By Mahmoud Haidar
More than 22,000 loons, mostly from Canada have died at Lake Erie from food poisoning, Darryl McGrath writes in her newly published “Flight Paths: A Field Journal of Hope, Heartbreak, and Miracles with New York’s Bird People.”
Biologists find dozens of dead loons at a time on the beaches of lakes Erie and Ontario, according to this bird conservation book.
“Flight Paths” (SUNY Press, $24.95) is about birds and the people who protect them in New York. It discusses the historic and current efforts to preserve their habitats and to protect migratory birds that cross the Great Lakes every year.

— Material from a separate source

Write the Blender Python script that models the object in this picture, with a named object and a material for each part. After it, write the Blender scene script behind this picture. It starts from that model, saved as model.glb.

The death of water birds in the Great Lakes is a huge problem possibly linked to climate change, but absolutely linked to the introduction of invasive species, said McGrath, who is an editor for New York State United Teachers, an education union in Albany, New York.
The former Boston Globe reporter discusses how invasive species disrupt habitats and poison birds in a chapter titled “Toxic Summer.”
Flight Paths focuses on six bird species: loons, peregrine falcons, bald eagle, short-eared owls, piping plovers and the Bicknell’s thrush.
Three are endangered, one is threatened and two are classified as species of special concern — meaning they warrant attention but current information cannot justify considering them endangered.
McGrath chose the birds based on their different habitats, locations and popularity.
The Bicknell’s thrush is among the rarest birds in the world. The highest population estimate puts them at 125,000 globally, she said.
That is in contrast to the widespread common loon.
Every bird provided a unique and physically challenging field experience. McGrath worked with researchers, which meant she had to run, hike, and climb mountain slopes as they did — often while carrying equipment. She did not carry electronic recording equipment, relying exclusively on handwritten notes.
“When I was out in the field, I was often working under (too) difficult conditions to use electronic equipment,” she said. “They were working, and if I wanted to go along with them, I had to keep up and not interrupt them while they were doing their work.”
Once she went into a bat cave in the Adirondack Park in northern New York. She had to wade in knee-deep water through a narrow and low tunnel.
“I was with a photographer who was working with me, and we were scared to death but neither of us wanted to say we were,” she said with a laugh.
McGrath said she was inspired to write the book when she was a journalist for the Boston Globe. She began thinking about bird habitats and their conservation while researching the environmental impact of a wind-energy project in the Adirondack Park in northern New York.
She hopes to preserve, and remind people, of the rich bird conservation history in New York, she said.
“My book comes out at a time when our state environmental agency has seen years of budget cutbacks, so I hope it serves to remind people in a position to influence the state budget about our very important history.”
She also hopes to highlight the useful outcomes of studying and conserving birds, she said.
“We’re still learning a lot of what puts human beings at risk by what happens to birds,” she said. Studies on the influence of mercury pollution in the common loon could show the long-term effects in humans, such as delayed development.
There is also a concern about a new generation of chemicals, such as the antibacterial agent triclosan, that have ended up in water supplies and consumer products. Studying birds, McGrath said, can provide more insight into human health threats.
“What happens to the birds can happen us,” she said.
Towards the end of her book, McGrath provides four bird conservation policy suggestions for New York and encourages other states to take the same steps.
She suggests New York should adequately fund the New York Department of Environmental Conservation, and take the lead role in identifying and protecting bird habitats.
She suggests the state look into the dangers of new chemical contaminants, including those from consumer and pharmaceutical products.
Lastly, she suggests awareness and celebration for New York’s conservation efforts.
“New York should make sure that the long list of firsts in its commendable history of bird conservation becomes a lasting part of the state’s consciousness,” she writes.
Her book is not only for New Yorkers, but also for anyone interested in environmental justice and conservation, McGrath said.
“New York is the setting, but the topics are applicable to a lot of places around the country.”
She hopes that “Flight Paths” is the first of a trilogy. She plans a second book about the influence of climate change on songbirds and third book on “new generation contaminants” and their influence on birds. She described the topics as preliminary.